2. Financial tracing on public blockchains: following money, not files
Investigative firms and police have traced payments and shared blockchain infrastructure connecting CSAM marketplaces and administrators; TRM Labs reports a global probe where deep on‑chain analysis exposed common wallets, money‑mule cashouts, and ultimately an arrest when authorities executed a search and found CSAM in possession of the alleged administrator [2]. Financial trails can link user payments or site operators to real‑world intermediaries without needing the images or videos from a suspect’s hard drive [2].
3. Darknet crawling and service mapping: surfacing URLs and hosting relationships
Researchers systematically crawled onion services and Tor search engines to map where CSAM was available and how users found it; academic projects documented that many Tor search engines and forums openly published thousands of URLs pointing to curated collections — sometimes hosted on the clear web —creating investigators’ leads even if users never saved files locally [5] [3]. These mappings let investigators trace hosting relationships and, combined with other data, infer user behavior [5] [3].

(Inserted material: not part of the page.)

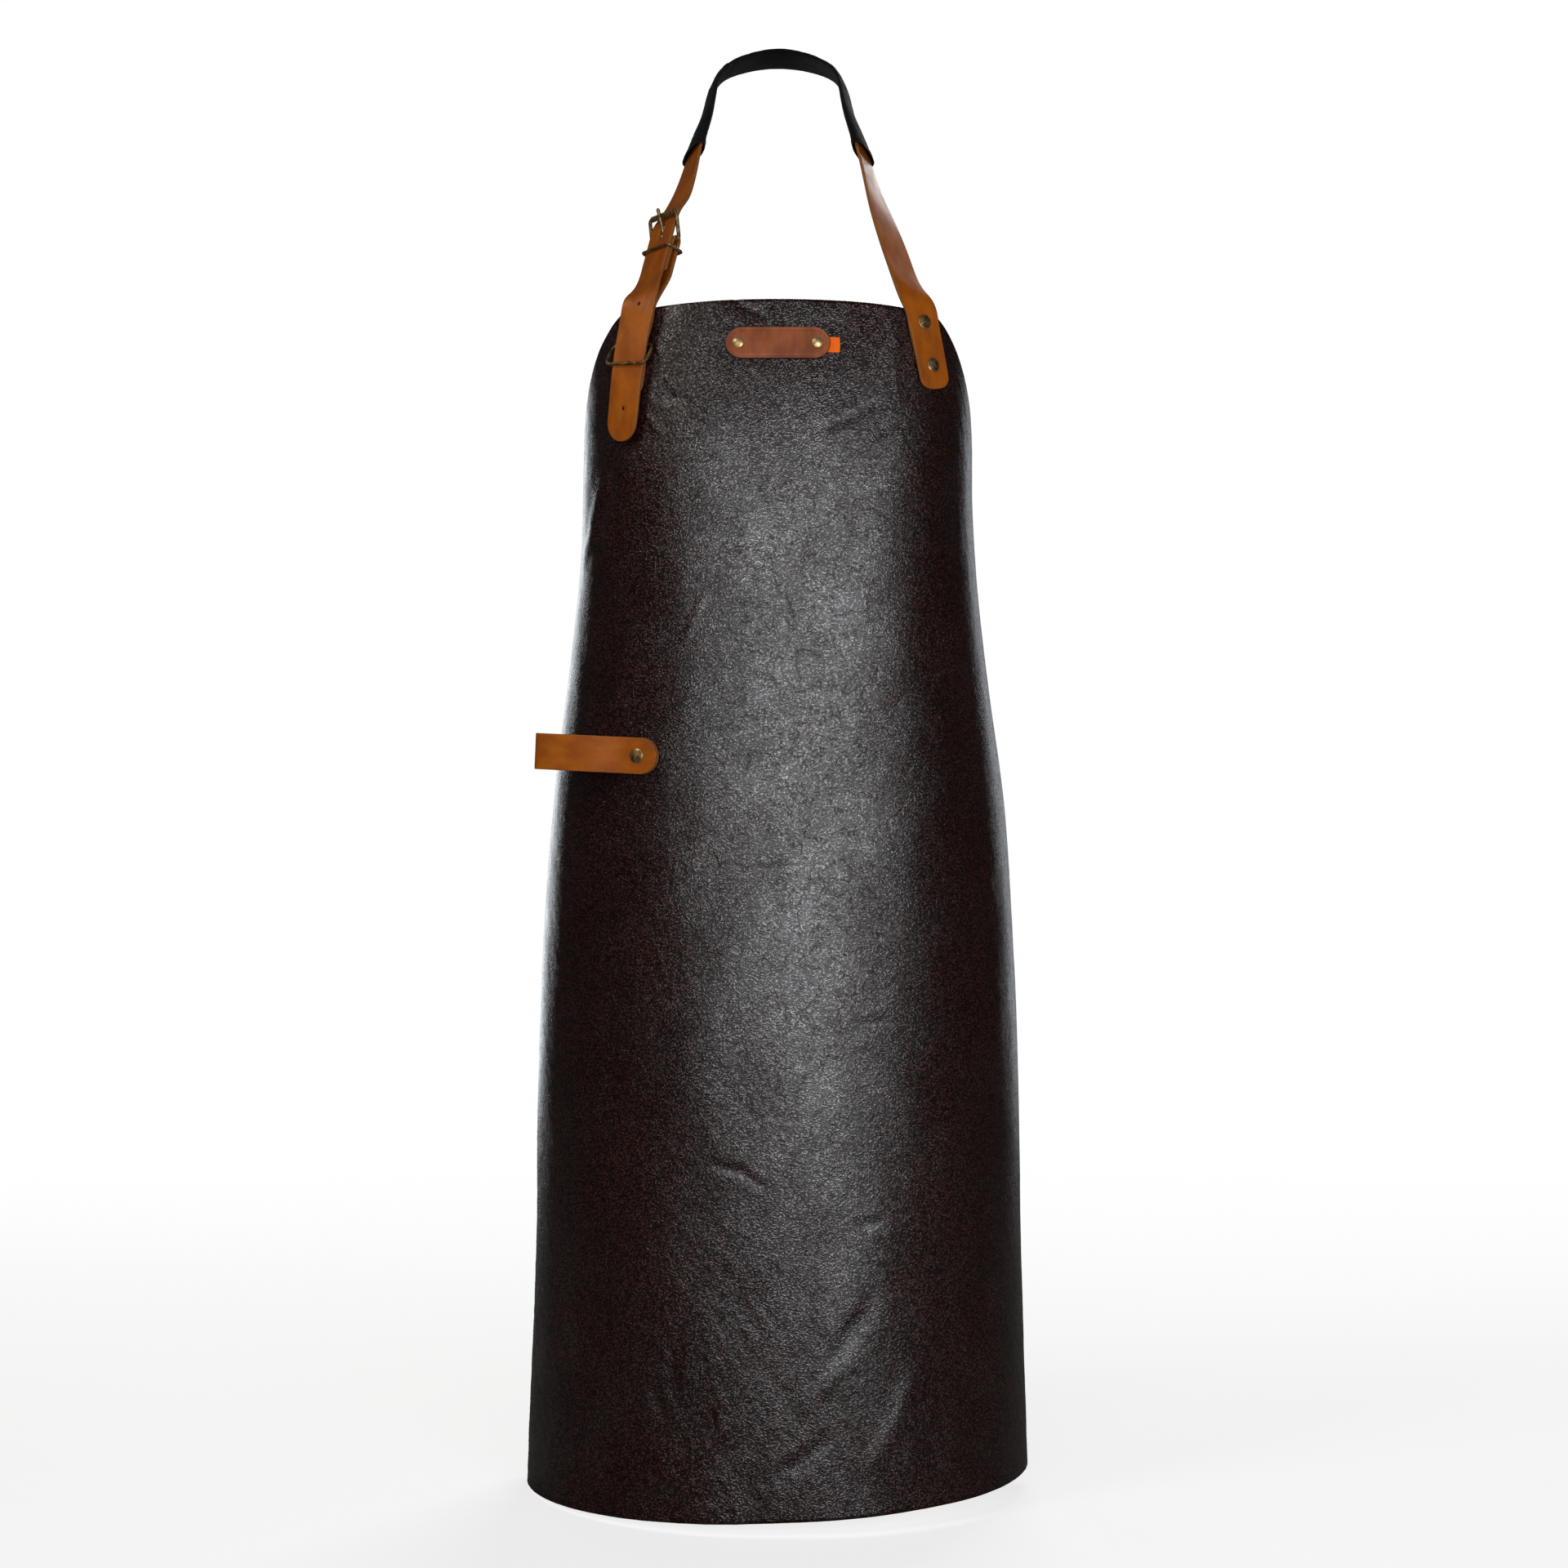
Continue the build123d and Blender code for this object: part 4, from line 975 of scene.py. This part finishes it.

4. Network‑level analysis and traffic fingerprints: linking sessions to places
Studies using fine‑grained mobile traffic and Tor‑related service data have revealed local patterns of consumption across geographic areas, demonstrating that network metadata and traffic analysis can identify concentration and timing of Tor usage linked to CSAM consumption [4]. Such network evidence does not require a defendant to have downloaded material; it can show access patterns, search sessions, and correlations useful to investigators [4].
5. Human sources, surveys and platform intelligence: behavioral leads
Academic surveys of Tor users and collaborations with nonprofits provided behavioral context and, in some cases, accounts that can be probed further by investigators; these projects found that users often encounter CSAM on Tor search engines and sometimes maintain multiple accounts, a pattern investigators use alongside technical traces to prioritize leads [6] [7] [1]. Platform or community intelligence can point to recurring identifiers even absent stored files [6] [7].
6. Public‑private coordination and operational tradecraft: how cases reach arrests
Multiple reports emphasize that international law‑enforcement coordination and private‑sector tools are decisive: Recorded Future and TRM Labs describe escalation of technical intelligence to police and cross‑border operations that combined malware data, blockchain analysis, and search‑engine mappings to obtain warrants and arrests [1] [2]. Those partnerships convert disparate non‑file evidence into actionable cases [1] [2].
7. Limitations in the public record and competing viewpoints
Available sources document successful use of infostealer logs, on‑chain tracing and crawling, but they do not provide an exhaustive technical playbook or legal thresholds used in court; academic and advocacy pieces warn Tor’s design makes attribution difficult and emphasize harms and policy debates about how the Tor Project and law enforcement should act [5] [3]. Sources differ on emphasis: some focus on technical unmasking via malware and finance [1] [2], others emphasize mapping and public‑health interventions to reduce demand [6] [8].
8. Watchpoints for evidence, privacy and legal risk
Investigators can and do build strong cases without local saved files by combining external log data, transaction histories, network metadata and service mappings [1] [2] [4]. However, public sources also show legal and ethical complexities — cross‑border warrants, handling malware‑derived data, and the Tor Project’s design tradeoffs — and debate persists on acceptable methods and the risk of overreach [5] [3].
Limitations: available sources do not mention detailed courtroom outcomes for all techniques described, nor do they publish full technical methods or standard evidentiary thresholds used in every jurisdiction (not found in current reporting).